Caring for your live Christmas Tree - a helpful guide!

The key to maintaining your live Christmas tree fresh and moist throughout the holiday season is to give it the proper care from the time it is purchased until the Christmas season ends and you dispose of the old Christmas tree. Maintaining a high level of a Christmas tree’s moisture is the absolute best way to reduce the loss of needles, which keeps the tree….fresh!  You can extend the life of a fresh cut Christmas tree by using tree stands that hold an ample amount of water – and keeping the level of water above the base of the tree.

Every year, a lot of articles are written about proper care and handling fresh cut Christmas trees. Unfortunately, those articles are usually wrong.  These tips and tricks (all of which are facts) are your best bet when it comes to maintaining a fresh, aromatic, live Christmas tree this upcoming holiday season.

1. Use a tree stand holds enough water. A tree stand should have a water basin that’s  at least one quart of water per inch of stem diameter. The stand should hold at least 1 gallon of water, in other words, on average. A fresh cut Christmas tree absorbs a lot of water, especially in the first week.  Because of that, make sure you add water every day.

2. Make sure that the tree stand fits your Christmas tree.  For stands with circular rings at the top, make sure the rings are large enough for the trunk to go into – and through – the hole. Do NOT shave the sides of the trunk so that it fits the stand, because the outer layers of wood in a fresh tree are the most important when it comes to absorbing water – so it should not be removed.

3. Put the trunk of your fresh cut Christmas tree in water and store it in a cool, shaded, protected area even if you do not plan on setting it up for a few days – you don’t want the tree to dehydrate.

4. If it has been longer than 12 hours since the Christmas tree has been cut, the trunk should be re-cut so it absorbs water better.  Cutting off a 1/” slice of wood – about ¼” from the base of the trunk – is all that is needed before putting the tree in the tree stand. Make the cut even and level at the bottom.  Don’t cut the bottom of the tree at an angle or it may fall over or tilt.
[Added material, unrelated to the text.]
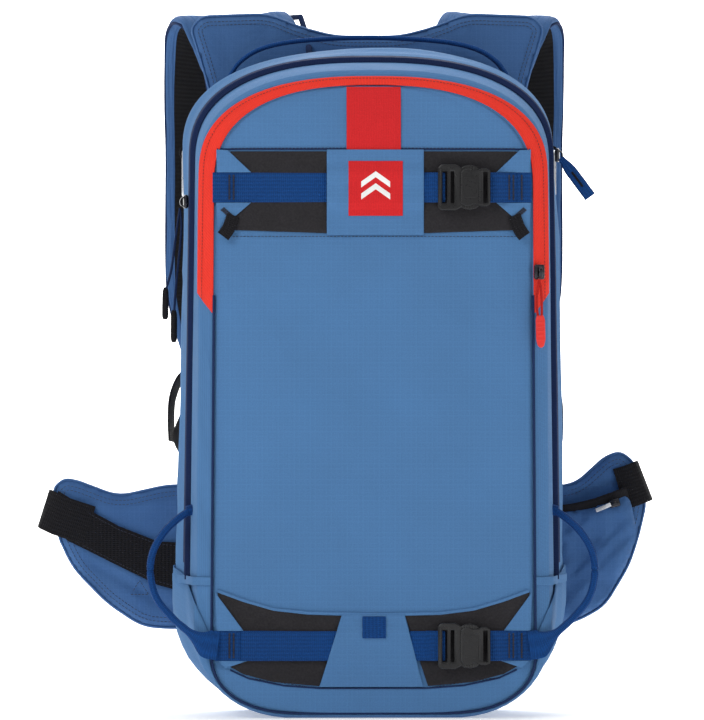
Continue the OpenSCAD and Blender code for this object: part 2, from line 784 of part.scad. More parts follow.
front_panel();
front_gusset();
main_gusset();
base_wrap();
front_divider();
frame_sheet();
back_stays();
back_panel();
back_pads();
front_zip_tape();
front_zip_slider();
front_zip_pull();
main_zip_tape();
main_slider_left();
main_pull_left();
main_slider_right();
main_pull_right();
airbag_zip_tape();
red_stripe();
upper_insets();
lower_insets();
centre_patch();
corner_tabs();
lower_patch();
lower_tab();
upper_strap_left();
upper_strap_right();
lower_strap_left();
lower_strap_right();
upper_buckle_male();
upper_buckle_housing();
lower_buckle_male();
lower_buckle_housing();
gear_loops();
grab_handle();
yoke();
shoulder_strap_left();
shoulder_strap_right();
side_hook_left();
side_hook_right();
harness_webbing();
ladderlocks();
sternum_webbing();
sternum_male();
sternum_housing();
wing_left();
wing_right();
hip_pocket();
hip_pocket_slider();
belt_webbing_left();
belt_webbing_right();
belt_male();
belt_housing();
airbag();
gas_cylinder();
inflation_head();
firing_lever();
trigger_handle();
trigger_sleeve();
trigger_cable();
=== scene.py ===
import math

import bmesh
import bpy
from mathutils import Matrix, Vector, noise


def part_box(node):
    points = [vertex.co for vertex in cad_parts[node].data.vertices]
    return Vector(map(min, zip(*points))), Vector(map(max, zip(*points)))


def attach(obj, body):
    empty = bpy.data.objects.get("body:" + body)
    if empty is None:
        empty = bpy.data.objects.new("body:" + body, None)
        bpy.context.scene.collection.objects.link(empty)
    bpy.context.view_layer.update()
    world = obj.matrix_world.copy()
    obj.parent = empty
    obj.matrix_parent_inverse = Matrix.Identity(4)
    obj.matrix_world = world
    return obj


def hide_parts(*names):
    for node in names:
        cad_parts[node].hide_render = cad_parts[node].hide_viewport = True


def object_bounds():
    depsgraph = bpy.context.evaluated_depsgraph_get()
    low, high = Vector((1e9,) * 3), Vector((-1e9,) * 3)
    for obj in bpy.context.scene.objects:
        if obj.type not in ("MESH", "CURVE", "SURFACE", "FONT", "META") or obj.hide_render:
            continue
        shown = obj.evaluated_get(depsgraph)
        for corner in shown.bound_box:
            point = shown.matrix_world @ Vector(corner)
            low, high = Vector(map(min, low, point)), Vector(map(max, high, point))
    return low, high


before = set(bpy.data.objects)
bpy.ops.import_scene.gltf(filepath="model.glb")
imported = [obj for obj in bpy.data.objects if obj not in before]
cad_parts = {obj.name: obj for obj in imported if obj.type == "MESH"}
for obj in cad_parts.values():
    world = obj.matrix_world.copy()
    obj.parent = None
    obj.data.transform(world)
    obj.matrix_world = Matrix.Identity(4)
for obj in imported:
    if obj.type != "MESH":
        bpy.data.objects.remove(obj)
cad_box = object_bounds()

# ---- Cloths ----
# The bag is nylon ripstop, and its trims are woven tapes and twill. Each cloth
# is a weave in the piece's own UV map, which is laid out in metres, with a
# slow drift of colour and a bump along the yarns.


def linear(colour):
    """sRGB hex to the linear colour that the shaders take."""
    out = []
    for k in (1, 3, 5):
        c = int(colour[k : k + 2], 16) / 255
        out.append(c / 12.92 if c <= 0.04045 else ((c + 0.055) / 1.055) ** 2.4)
    return (*out, 1.0)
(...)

6. Keep ALL Christmas trees (fresh AND artificial) away from heat (fireplaces, heaters, heat vents, direct sunlight). Keeping the room cool will slow the drying process and reduces how much water the tree needs every day.

7. The temperature of the water used to fill the stand is not important and does not affect water uptake.

8. Check the stand daily to make sure that the level of water does not go below the base of the tree. With many stands, there can still be water in the stand even though the base of the tree is no longer submerged in water.
9 Drilling a hole in the base of the trunk does not improve water uptake.

10. The use of “I-V” type devices to supply water directly to holes drilled into the sides of the tree trunk is not as effective as displaying the tree in a more traditional, water-holding tree stands.

11. Applying anti-transpirants to the tree does not have a significant effect on the rate of moisture loss. These products are marketed as a way to block evaporation from the foliage surface, but in reality they have little effect on a cut tree displayed indoors.

12. Adding water-holding gels to the stand is not beneficial and they can reduce the amount of water in the stand that is available to the tree.

13. Do not use additives in the water, including floral preservatives, commercial tree preservatives, molasses, sugar, bleach, soft drinks, aspirin, honey, and other concoctions. Clean water is all that is needed to maintain freshness.

14. Displaying trees in water with proper care is much more effective in reducing fire hazards than spraying trees with flame retardants. Some flame retardants can damage needles and actually increase the rate of moisture loss from trees.

15. Monitor your tree for dryness.  If the needles break easily or fall off in your hand, the tree is dry and should be remove from the house.   Run your fingers across the needles to see if they are dry or brittle.. Your tree should stay fresh at least three to four weeks before you should remove it from your house.